The two trainings held so far this year by Voter Integrity Project have taken place in Republican-dominated areas, first in Waynesville on April 24 and then in King last weekend. But three trainings scheduled for next month are aimed at Democratic strongholds in Fayetteville, Raleigh and Durham.

During the recent training in King, DeLancy acknowledged the presence of a reporter and made sure everyone in the audience was also aware of it. But he did not temper his remarks.

During a digression on the topic of undocumented people traveling to North Carolina to obtain driver's licenses before the DMV stopped the practice in 2006, DeLancy complained about a TV news story that was too positive for his liking.

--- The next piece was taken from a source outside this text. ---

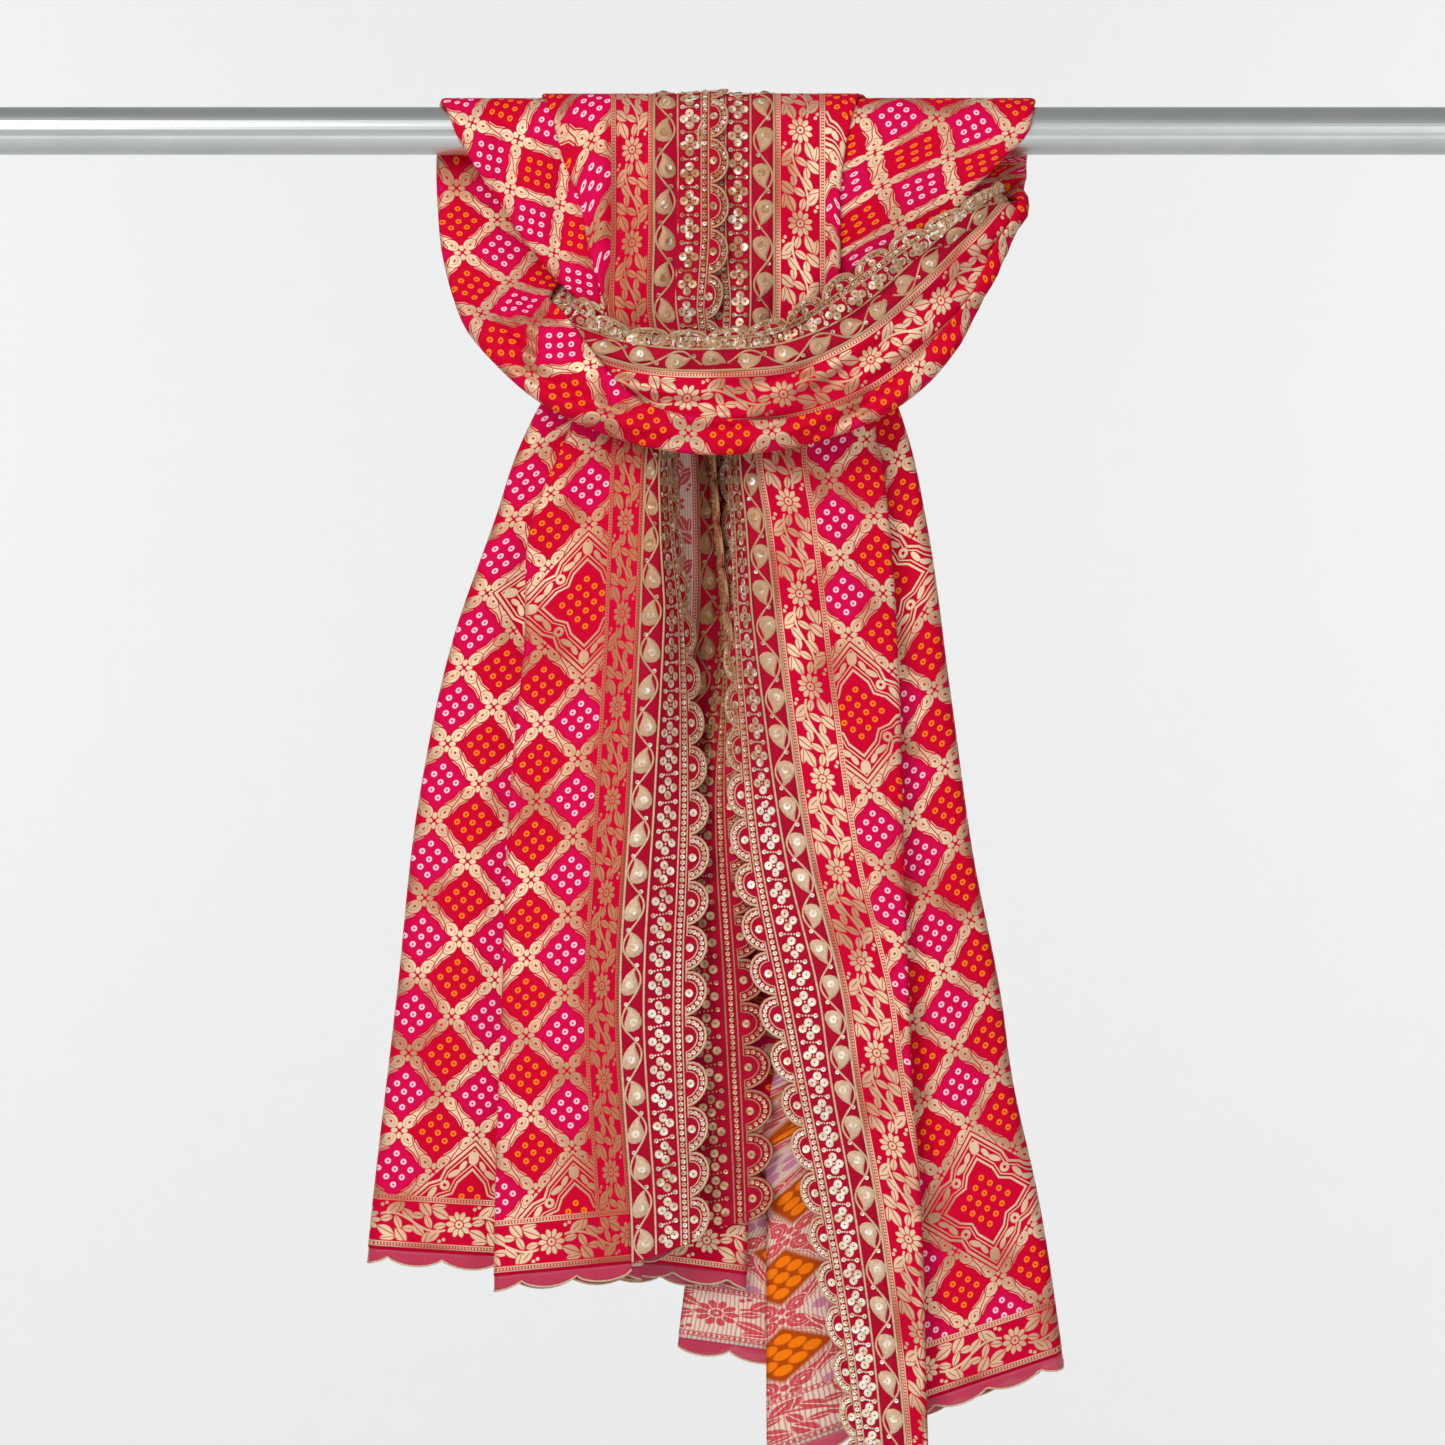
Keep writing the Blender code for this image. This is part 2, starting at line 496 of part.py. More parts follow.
def main():
    for obj in list(bpy.data.objects):
        bpy.data.objects.remove(obj)
    silk = add_material("red georgette", (0.62, 0.004, 0.045), 0.6, 0.0)
    lace = add_material("gold lace", (0.55, 0.30, 0.12), 0.5, 0.3)
    organza = add_material("pink organza", (0.72, 0.06, 0.12), 0.5, 0.0)
    add_rail()

    grid, named = strip_grid()
    seam_a, seam_b = named["seam_a"], named["seam_b"]
    cloth = grid[:, seam_a : seam_b + 1].copy()
    for edge, inward in ((0, 1), (-1, -2)):
        way = cloth[:, inward] - cloth[:, edge]
        cloth[:, edge] += way / np.linalg.norm(way, axis=1)[:, None] * SEAM_GAP
    rows, columns = cloth.shape[:2]
    add_sheet("cloth", cloth.reshape(-1, 3), grid_faces(rows, columns), silk)
    add_lace("lace_border_a", grid[:, seam_a::-1], True, lace)
    add_lace("lace_border_b", grid[:, seam_b:], False, lace)
    for name, end, before, turned in (("hem_edging_left", 0, 1, False), ("hem_edging_right", -1, -2, True)):
        hem = row_beyond(cloth[end], cloth[before], HEM_GAP)
        beyond = row_beyond(cloth[end], cloth[before], HEM_GAP + EDGING_DROP)
        add_edging(name, hem, beyond, turned, organza)


main()
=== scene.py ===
"""Looks for a bandhani dupatta hung on a polished rail by a lark's head.

The cloth is folded in half along its length, its middle is passed behind the rail, and both
tails are drawn down through the loop. One long strip of folded layers is carried along a path:
up the left tail, over the rail, down behind it, round into the loop that crosses the front,
back behind the rail, over it again and down the right tail.

Shapes are worked out in millimetres from the middle of the rail's axis, +X to the right, +Y away
from the viewer and +Z up, and turned into metres from the rail's left end when a mesh is made.
Patterns follow the flat cloth: u runs along it from the left hem and v across it from the edge
of the front lace, both in millimetres.
"""

from __future__ import annotations

import logging
import math
from collections.abc import Mapping, Sequence
from dataclasses import dataclass, field
from enum import Enum

import bpy
import numpy as np
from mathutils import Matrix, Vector
from numpy.typing import NDArray
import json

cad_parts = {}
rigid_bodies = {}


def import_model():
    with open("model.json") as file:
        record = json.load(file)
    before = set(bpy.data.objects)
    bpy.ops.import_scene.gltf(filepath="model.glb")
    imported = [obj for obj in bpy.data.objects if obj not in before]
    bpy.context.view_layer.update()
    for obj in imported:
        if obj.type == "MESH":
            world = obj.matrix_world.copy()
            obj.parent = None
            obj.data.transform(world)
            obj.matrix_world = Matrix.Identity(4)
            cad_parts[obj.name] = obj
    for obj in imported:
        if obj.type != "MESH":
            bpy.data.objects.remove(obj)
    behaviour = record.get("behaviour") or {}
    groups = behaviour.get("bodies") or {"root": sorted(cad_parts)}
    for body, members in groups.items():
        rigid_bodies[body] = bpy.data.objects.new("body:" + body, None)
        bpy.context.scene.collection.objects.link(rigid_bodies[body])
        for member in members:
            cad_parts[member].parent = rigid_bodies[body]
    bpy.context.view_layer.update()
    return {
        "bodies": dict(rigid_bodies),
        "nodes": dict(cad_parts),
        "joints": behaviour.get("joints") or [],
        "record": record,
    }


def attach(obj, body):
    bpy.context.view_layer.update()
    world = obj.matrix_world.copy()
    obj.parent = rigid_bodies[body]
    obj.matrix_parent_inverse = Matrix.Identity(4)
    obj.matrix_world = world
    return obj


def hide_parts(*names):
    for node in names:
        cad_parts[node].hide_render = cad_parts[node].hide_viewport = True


Array = NDArray[np.float64]
Point = tuple[float, float, float]
Colour = tuple[float, float, float, float]

LOG = logging.getLogger("dupatta")

METRES = 0.001
RAIL_MIDDLE = 550.0
BODY = "root"

CLOTH_WIDTH = 864.0
LACE_LENGTH = 2580.0
LACE_WIDTH = 59.0
VINE_WIDTH = 16.0
BORDER_WIDTH = 35.0
END_BAND = 37.0
LATTICE = 52.0
LATTICE_START = 107.0
MEDALLION_START = 28.0


class LaceSide(Enum):
    """Which long edge of the cloth a lace border is sewn to."""

    FRONT = "a"
    BACK = "b"


class Tail(Enum):
    """Which end of the cloth a hem is at."""

    LEFT = "left"
    RIGHT = "right"


class ClothFace(Enum):
    """The two faces of the woven cloth."""

    RIGHT_SIDE = "right side"
    WRONG_SIDE = "wrong side"


def linear(code: str) -> Colour:
    """The linear colour of an sRGB hex code.

    Args:
        code: Six hex digits, such as "db0a3c".

    Returns:
        Red, green, blue and 1, each channel turned linear by the sRGB curve.
    """
    channels = [int(code[i : i + 2], 16) / 255 for i in (0, 2, 4)]
    red, green, blue = (c / 12.92 if c <= 0.04045 else ((c + 0.055) / 1.055) ** 2.4 for c in channels)
    return (red, green, blue, 1.0)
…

"There was just a friendly story about these people who came flooding in from Atlanta in a van," he said. "Couldn't speak a lick of English, but they were getting that license before they had to provide their citizenship. And only in TV-land in Charlotte is this something to celebrate."

Then his voice rose in a growl that revealed his frustration about the way he imagined he and his allies would be perceived because they weren't comfortable with undocumented people obtaining licenses to legally operate motor vehicles.

"But people like you who are obviously white supremacists, people like you are appalled by it," DeLancy said. "And it's like, come on. Come on, guys. Can't we defend our country? Aren't we allowed to have borders?"